§ DATA PROVIDED
********

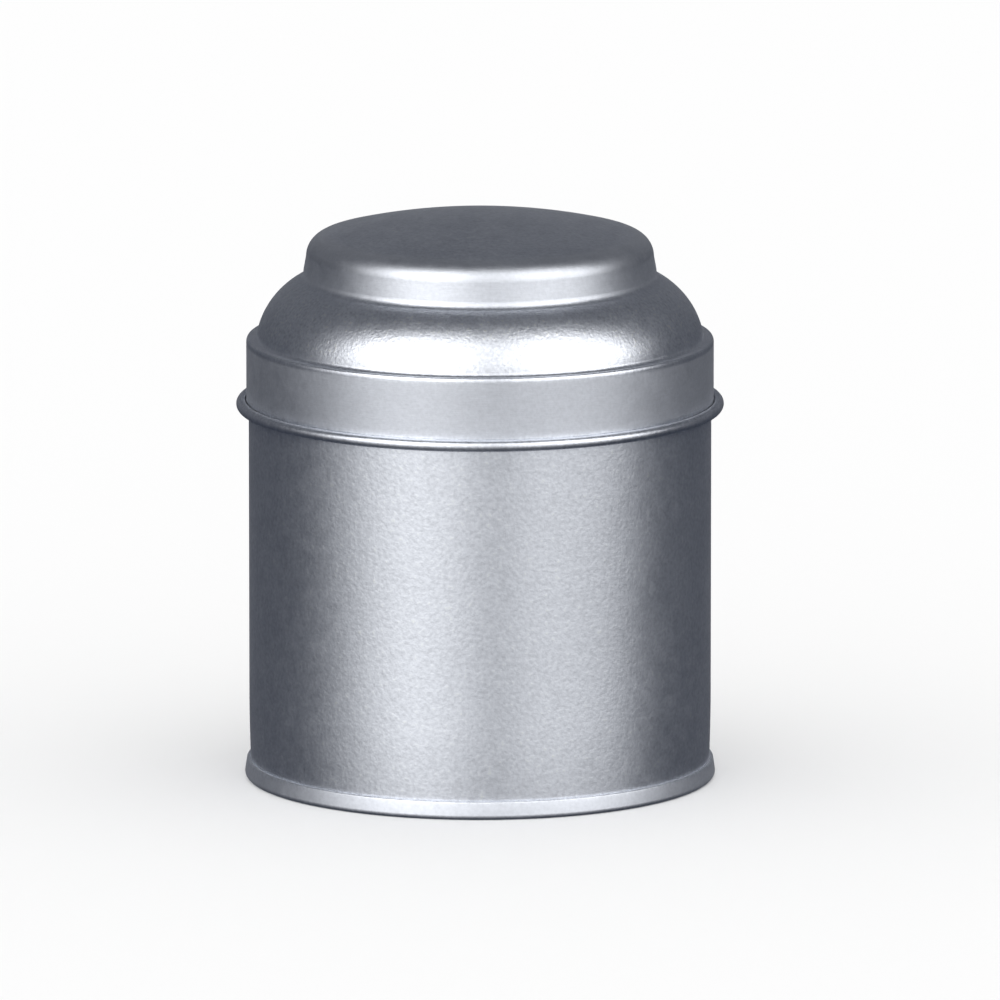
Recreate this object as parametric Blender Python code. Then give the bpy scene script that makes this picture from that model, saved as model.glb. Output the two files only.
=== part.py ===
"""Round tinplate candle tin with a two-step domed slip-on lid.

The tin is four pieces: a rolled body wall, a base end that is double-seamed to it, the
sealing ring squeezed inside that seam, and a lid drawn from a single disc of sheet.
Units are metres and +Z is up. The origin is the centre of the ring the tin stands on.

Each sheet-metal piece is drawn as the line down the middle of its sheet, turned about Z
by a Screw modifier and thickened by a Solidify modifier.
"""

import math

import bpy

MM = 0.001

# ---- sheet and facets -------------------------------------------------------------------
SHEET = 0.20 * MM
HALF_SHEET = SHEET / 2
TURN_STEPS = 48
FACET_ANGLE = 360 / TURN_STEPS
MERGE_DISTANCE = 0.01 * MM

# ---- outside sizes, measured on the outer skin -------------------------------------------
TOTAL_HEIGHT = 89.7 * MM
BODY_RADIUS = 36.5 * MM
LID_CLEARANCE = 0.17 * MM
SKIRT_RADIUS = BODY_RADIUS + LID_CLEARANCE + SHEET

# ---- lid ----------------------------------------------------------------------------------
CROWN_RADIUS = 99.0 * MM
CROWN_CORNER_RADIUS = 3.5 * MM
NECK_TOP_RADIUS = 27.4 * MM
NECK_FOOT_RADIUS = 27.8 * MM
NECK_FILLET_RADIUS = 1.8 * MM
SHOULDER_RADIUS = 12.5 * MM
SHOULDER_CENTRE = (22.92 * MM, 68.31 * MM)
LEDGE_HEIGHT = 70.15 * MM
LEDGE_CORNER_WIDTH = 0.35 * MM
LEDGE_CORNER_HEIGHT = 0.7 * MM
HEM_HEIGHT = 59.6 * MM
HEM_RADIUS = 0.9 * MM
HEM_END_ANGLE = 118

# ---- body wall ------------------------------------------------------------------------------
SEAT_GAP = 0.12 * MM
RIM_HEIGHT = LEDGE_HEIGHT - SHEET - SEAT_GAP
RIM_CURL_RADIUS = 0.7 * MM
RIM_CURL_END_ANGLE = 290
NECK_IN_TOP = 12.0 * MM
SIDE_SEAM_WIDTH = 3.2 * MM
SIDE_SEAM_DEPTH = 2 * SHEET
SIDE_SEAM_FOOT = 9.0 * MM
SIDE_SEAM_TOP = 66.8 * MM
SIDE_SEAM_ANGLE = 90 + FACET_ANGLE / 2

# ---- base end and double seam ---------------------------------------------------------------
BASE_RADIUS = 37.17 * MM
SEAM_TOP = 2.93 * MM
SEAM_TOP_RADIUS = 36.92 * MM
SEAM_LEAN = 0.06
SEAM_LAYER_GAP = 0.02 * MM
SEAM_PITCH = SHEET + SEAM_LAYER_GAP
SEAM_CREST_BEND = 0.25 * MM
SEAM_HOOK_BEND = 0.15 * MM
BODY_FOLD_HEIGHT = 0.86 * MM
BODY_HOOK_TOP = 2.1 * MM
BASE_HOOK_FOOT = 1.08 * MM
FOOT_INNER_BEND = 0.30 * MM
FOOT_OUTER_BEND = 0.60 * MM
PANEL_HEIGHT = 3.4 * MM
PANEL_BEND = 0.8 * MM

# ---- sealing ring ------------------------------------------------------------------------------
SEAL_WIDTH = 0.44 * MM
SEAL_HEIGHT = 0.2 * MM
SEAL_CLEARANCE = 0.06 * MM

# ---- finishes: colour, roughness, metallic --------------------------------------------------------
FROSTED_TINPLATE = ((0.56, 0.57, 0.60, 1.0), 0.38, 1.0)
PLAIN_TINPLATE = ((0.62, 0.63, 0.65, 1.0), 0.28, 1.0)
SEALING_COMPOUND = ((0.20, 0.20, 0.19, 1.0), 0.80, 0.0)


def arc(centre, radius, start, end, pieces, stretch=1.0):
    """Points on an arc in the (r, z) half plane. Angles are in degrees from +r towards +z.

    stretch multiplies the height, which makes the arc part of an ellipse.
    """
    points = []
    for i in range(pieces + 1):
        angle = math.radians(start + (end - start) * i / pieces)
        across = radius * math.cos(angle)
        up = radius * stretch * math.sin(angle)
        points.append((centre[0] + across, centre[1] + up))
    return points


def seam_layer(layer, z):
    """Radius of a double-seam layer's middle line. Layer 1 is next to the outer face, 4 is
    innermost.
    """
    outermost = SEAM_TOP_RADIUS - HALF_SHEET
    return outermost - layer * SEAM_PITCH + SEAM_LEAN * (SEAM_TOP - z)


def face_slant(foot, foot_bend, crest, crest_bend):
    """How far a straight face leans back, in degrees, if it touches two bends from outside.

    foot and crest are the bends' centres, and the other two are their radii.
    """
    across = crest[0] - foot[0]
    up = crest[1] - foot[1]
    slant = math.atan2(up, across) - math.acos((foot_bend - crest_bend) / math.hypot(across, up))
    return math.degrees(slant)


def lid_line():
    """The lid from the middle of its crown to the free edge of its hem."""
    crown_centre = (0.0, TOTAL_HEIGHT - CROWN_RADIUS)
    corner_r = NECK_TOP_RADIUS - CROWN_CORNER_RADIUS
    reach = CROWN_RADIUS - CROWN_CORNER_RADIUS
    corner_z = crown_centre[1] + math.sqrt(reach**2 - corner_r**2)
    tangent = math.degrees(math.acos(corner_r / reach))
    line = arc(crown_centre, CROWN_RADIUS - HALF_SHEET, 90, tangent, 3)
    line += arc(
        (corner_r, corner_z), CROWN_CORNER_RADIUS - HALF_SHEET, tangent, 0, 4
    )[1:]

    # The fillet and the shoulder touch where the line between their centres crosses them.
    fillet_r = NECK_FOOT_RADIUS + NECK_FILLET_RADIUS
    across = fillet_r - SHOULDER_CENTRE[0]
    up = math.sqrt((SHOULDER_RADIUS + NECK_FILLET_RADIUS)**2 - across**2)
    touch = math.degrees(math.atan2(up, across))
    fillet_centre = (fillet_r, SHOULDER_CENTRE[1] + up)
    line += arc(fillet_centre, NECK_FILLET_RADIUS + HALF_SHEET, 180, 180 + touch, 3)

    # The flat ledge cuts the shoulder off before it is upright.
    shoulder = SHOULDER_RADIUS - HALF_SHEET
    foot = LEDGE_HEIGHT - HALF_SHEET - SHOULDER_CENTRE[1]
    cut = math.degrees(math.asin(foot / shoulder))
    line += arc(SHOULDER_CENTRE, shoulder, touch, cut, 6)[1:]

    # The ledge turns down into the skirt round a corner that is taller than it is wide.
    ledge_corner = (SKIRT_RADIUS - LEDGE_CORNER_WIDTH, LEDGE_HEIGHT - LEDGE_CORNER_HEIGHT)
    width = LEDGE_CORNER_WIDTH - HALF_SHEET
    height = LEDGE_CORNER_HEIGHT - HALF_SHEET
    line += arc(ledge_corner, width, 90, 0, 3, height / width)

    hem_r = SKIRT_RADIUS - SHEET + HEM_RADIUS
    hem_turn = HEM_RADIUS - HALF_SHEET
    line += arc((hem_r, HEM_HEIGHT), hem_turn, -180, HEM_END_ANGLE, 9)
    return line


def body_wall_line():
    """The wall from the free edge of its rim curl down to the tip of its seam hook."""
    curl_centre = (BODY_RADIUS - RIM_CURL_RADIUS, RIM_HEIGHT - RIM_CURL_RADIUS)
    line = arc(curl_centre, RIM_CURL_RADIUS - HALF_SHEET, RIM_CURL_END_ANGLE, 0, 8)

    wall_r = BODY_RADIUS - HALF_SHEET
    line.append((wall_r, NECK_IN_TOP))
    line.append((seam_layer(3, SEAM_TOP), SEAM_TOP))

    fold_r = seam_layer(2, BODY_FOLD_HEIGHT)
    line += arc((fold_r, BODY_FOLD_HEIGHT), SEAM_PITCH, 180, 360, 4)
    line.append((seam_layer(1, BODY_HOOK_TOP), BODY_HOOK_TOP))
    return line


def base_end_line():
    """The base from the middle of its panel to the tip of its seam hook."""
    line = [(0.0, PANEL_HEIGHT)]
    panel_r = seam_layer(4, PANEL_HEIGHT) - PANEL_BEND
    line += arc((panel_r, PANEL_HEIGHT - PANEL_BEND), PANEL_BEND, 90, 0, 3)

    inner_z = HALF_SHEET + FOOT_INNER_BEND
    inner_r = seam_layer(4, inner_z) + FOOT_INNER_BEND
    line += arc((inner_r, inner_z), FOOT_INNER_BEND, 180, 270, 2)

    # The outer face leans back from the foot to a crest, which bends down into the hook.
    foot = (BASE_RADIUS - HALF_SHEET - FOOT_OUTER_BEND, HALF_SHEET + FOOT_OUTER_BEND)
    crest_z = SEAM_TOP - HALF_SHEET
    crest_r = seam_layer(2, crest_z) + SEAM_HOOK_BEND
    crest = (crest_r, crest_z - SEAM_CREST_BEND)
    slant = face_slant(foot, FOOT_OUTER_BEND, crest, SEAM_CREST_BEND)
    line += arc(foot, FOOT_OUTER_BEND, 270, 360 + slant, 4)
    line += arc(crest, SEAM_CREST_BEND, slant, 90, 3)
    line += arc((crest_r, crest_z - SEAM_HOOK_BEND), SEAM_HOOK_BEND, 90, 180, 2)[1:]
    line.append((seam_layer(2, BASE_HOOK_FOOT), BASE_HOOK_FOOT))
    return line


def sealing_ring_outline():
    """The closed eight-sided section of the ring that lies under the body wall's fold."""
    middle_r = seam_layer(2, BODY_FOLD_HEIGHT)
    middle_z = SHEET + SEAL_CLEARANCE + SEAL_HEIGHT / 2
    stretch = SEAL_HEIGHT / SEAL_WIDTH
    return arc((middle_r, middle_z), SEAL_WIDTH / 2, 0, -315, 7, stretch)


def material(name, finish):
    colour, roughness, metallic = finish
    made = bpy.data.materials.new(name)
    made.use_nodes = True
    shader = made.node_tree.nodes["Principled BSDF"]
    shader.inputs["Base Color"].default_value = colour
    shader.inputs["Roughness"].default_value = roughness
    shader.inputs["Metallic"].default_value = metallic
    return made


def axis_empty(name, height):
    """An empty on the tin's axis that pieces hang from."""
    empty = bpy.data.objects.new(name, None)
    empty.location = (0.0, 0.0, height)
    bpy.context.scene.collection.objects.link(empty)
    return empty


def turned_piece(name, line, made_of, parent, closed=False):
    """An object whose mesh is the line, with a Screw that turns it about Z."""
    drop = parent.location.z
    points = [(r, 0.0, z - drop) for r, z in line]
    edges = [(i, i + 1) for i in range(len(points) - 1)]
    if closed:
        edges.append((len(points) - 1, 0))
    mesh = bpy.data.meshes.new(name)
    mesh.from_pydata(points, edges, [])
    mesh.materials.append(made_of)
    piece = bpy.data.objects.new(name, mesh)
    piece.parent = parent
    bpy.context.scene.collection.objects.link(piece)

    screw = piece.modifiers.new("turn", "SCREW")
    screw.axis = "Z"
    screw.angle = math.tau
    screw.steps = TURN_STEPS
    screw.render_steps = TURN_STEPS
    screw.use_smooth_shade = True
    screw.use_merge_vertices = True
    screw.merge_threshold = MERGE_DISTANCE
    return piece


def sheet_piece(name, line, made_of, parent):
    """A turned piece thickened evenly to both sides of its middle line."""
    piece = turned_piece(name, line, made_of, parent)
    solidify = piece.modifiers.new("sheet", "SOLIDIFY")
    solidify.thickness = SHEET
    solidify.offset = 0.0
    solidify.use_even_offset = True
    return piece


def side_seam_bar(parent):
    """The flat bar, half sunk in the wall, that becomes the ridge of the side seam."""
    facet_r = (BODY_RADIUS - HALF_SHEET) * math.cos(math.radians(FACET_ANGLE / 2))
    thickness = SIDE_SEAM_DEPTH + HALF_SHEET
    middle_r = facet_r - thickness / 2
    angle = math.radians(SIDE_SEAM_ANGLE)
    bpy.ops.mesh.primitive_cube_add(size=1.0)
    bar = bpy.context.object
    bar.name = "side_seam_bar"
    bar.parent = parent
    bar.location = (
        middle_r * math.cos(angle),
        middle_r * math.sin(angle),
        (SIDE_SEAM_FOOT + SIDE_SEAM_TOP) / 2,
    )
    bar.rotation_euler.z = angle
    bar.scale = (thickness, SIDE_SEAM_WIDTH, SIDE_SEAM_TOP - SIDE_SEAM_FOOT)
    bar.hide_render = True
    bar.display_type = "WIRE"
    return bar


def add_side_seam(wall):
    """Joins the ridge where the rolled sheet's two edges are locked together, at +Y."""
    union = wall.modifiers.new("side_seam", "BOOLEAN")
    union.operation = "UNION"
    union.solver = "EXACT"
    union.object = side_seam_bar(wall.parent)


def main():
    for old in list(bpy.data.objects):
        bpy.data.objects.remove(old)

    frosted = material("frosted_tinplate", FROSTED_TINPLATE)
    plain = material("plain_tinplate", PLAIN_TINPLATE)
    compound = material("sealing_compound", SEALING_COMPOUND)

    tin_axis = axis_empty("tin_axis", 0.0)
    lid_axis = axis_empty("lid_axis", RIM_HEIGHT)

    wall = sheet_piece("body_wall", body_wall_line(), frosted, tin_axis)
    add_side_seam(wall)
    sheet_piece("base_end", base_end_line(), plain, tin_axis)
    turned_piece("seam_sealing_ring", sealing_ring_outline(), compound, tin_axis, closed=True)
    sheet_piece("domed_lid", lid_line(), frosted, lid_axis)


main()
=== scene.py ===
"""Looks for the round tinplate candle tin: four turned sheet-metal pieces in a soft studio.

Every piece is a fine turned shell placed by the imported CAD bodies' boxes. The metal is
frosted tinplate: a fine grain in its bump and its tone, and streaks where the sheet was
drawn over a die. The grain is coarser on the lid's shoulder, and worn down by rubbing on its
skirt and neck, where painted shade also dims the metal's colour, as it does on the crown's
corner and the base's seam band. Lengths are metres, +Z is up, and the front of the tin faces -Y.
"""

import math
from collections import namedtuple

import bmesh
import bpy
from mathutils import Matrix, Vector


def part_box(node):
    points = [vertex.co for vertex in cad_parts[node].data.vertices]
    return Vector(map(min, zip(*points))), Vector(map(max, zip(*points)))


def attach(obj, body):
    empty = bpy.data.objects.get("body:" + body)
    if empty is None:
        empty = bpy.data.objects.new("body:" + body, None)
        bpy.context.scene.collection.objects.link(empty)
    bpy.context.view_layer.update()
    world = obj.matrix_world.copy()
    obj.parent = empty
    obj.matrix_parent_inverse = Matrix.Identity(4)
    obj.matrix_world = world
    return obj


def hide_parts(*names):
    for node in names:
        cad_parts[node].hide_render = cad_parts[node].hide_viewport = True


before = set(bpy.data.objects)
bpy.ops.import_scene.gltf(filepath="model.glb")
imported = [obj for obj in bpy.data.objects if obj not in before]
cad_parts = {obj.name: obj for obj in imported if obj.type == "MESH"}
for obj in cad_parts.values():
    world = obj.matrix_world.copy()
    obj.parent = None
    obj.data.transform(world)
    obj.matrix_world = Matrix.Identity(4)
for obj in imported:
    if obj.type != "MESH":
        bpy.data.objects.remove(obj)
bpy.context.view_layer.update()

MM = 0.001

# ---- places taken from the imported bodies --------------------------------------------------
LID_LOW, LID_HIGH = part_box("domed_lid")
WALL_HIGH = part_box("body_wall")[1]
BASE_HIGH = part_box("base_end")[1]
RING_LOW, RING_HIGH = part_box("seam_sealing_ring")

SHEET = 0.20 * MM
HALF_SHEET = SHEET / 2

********

§ GIVEN EXERCISE
From the first line above through the line that contains "MERGE_DISTANCE = 0.01 * MM", quote each line exactly. Output nothing more.

§ RESPONSE TO THIS TASK
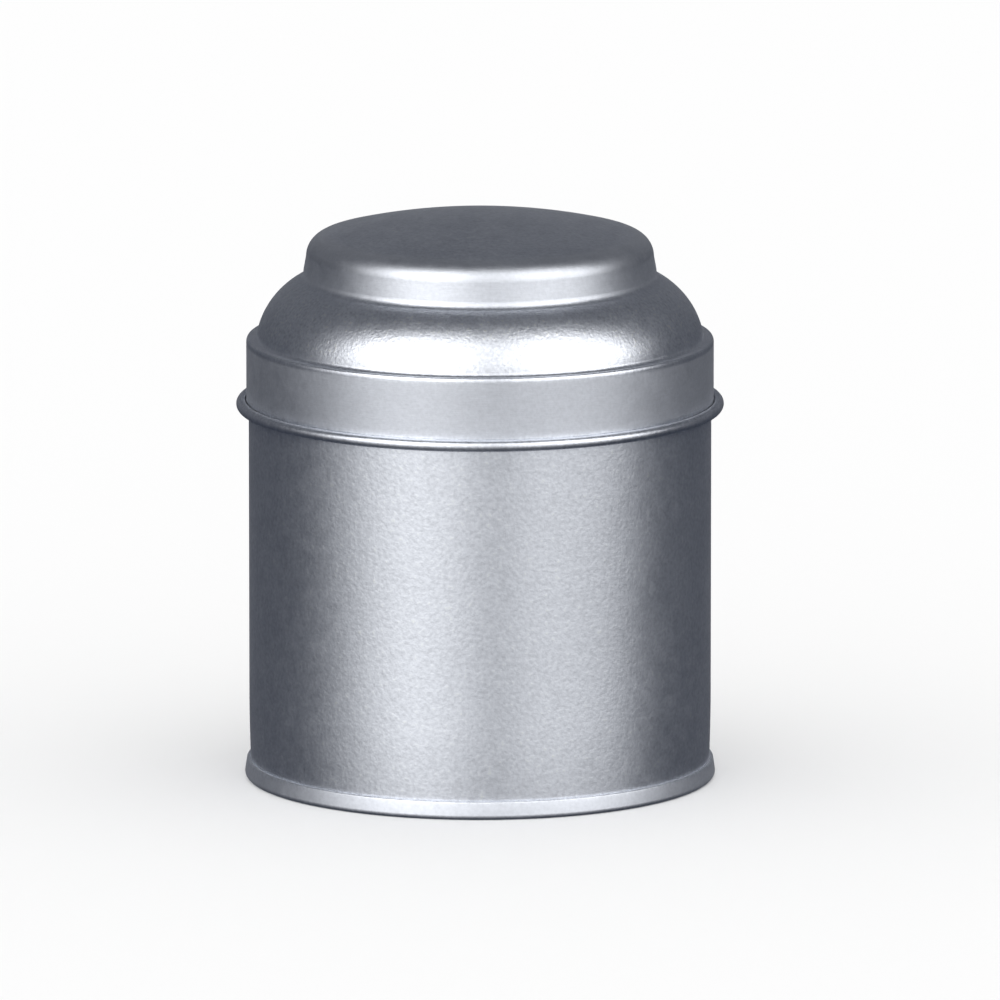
Recreate this object as parametric Blender Python code. Then give the bpy scene script that makes this picture from that model, saved as model.glb. Output the two files only.
=== part.py ===
"""Round tinplate candle tin with a two-step domed slip-on lid.

The tin is four pieces: a rolled body wall, a base end that is double-seamed to it, the
sealing ring squeezed inside that seam, and a lid drawn from a single disc of sheet.
Units are metres and +Z is up. The origin is the centre of the ring the tin stands on.

Each sheet-metal piece is drawn as the line down the middle of its sheet, turned about Z
by a Screw modifier and thickened by a Solidify modifier.
"""

import math

import bpy

MM = 0.001

# ---- sheet and facets -------------------------------------------------------------------
SHEET = 0.20 * MM
HALF_SHEET = SHEET / 2
TURN_STEPS = 48
FACET_ANGLE = 360 / TURN_STEPS
MERGE_DISTANCE = 0.01 * MM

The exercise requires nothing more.